Our bed complete with cutesy girly duvet provided by our school.

Our "living room". It came with a desk and one chair and a tv with only Korean channels. We bought that little table so we'd have something to eat off of.

This is our little kitchen! (I'm in a PC bang and Windows is all in Korean so I can't rotate this image!)

We were lucky to arrive on a Friday so that we had the weekend to recover. Saturday, we went to E-Mart, which is akin to a Super Wal-Mart with several floors. We bought some food, pots, pans, etc. We found the 1000 won Store (1 dollar-ish) and wished we found it the day before. They everything we needed, but cheaper. It's now our new favorite store. We also bought a rice cooker. They have rice cookers that cost up to $450! Apparently, it's the most important appliance in a Korean kitchen. I guess it would be like a Cuisinart or SubZero fridge in the states. They looked like they were about to take off for the space station at any moment.
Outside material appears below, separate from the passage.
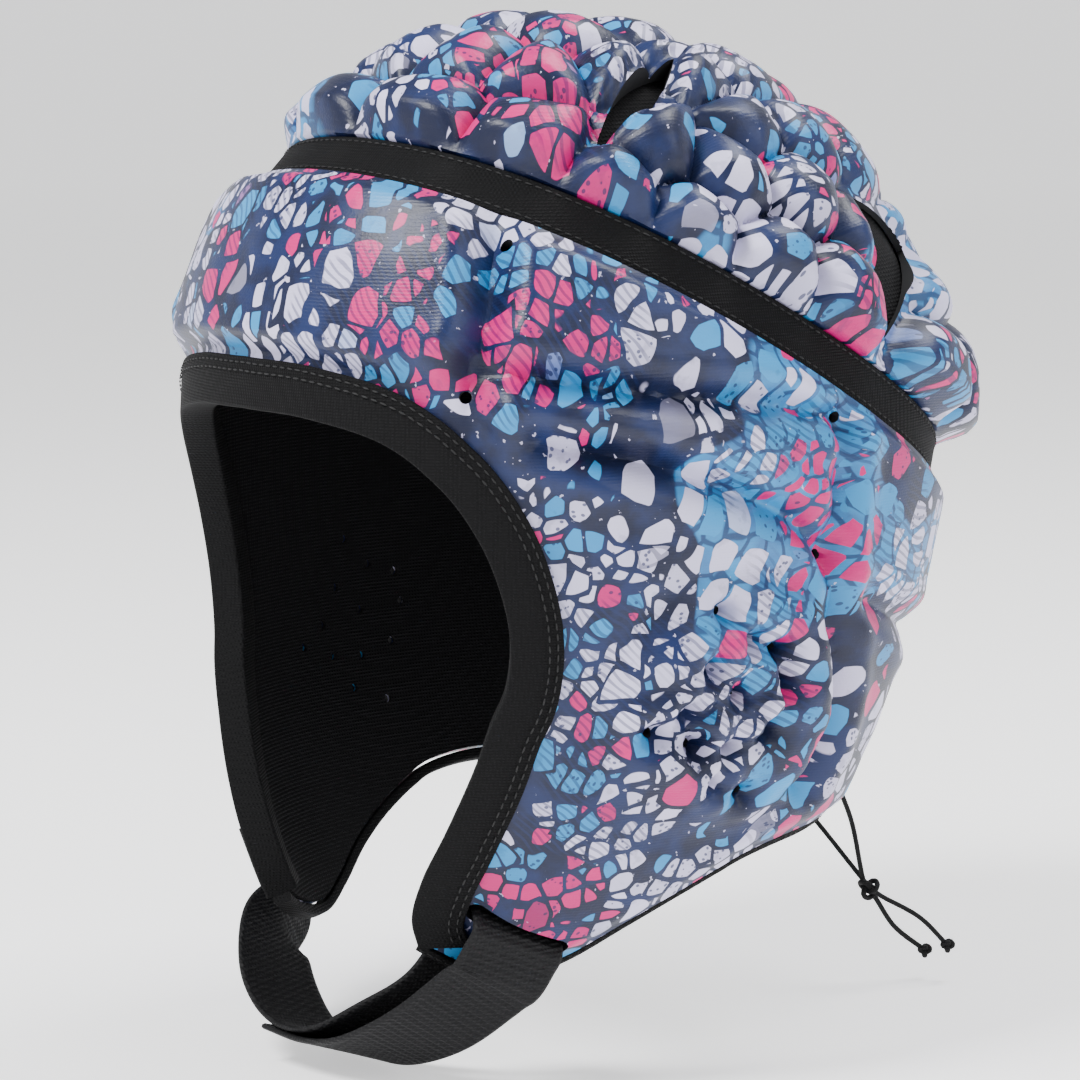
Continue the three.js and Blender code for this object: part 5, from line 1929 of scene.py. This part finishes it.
@dataclass
class Lacing:
    """Crossed lace at the back, its free ends and their knots."""

    braid: Braid = field(default_factory=Braid)
    knot_spot: tuple = (21.5, 94.5, -230.4)
    ends: dict = field(default_factory=lambda: {
        Half.LEFT: (32, 115, -247.8), Half.RIGHT: (26, 112, -249.9),
    })
    knot_diameter: float = 7.0
    end_knot_diameter: float = 4.4
    knot_sides: int = 14

    def path(self) -> Points:
        """Points of the crossed part, from the lowest right eyelet to the lowest left one.

        Returns:
            The points.
        """
        d = self.braid.diameter
        eyelets = [(LowerPanel().eyelet(drop)[0], drop) for drop in EYELET_DROPS]
        inside = -WALLS.tape_clearance - d
        foam = [float(PANEL.thickness(HEAD.spot(*eyelet)[None])[0]) for eyelet in eyelets]
        outside = [WALLS.pad_base + thick + d * 0.9 for thick in foam]

        def at(turn: float, drop: float, rise: float) -> Points:
            """Point over the head form."""
            return HEAD.lifted(HEAD.spot(turn, drop), rise)

        def strand(side: int) -> list[Points]:
            """One strand from the top down."""
            points = []
            for i, (turn, drop) in enumerate(eyelets):
                start = side if i % 2 == 0 else -side
                for rise in (inside, outside[i]):
                    points.append(at(180 - start * (180 - turn), drop, rise))
                if i + 1 == len(eyelets):
                    break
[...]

We ventured out for dinner on Saturday and ordered by pointing, which works well if there are pictures on the menu. We went out to for lunch on Sunday and walked into a restaurant that didn't have a picture menu. There were three waitresses talking to us in Korean and pointing at things and all we could do was give blank stares. The manager came over and pointed at one thing on the menu and said "steak-uh". We put up two fingers and food arrived shortly. It came with several side dishes and one tator tot! There are tots in Korea and you may only receive them one at a time, but they're here!

Two other teachers from our school live on our floor. Last night they took us downtown to see a movie. We saw Iron Man and then went out to a sushi restaurant. Downtown is pretty neat. It's full of cute little clothing boutiques everywhere. Ceci- I think you would freak out at the cute.

Today, we go into our schools for the first time. I think we'll just be observing classes this week.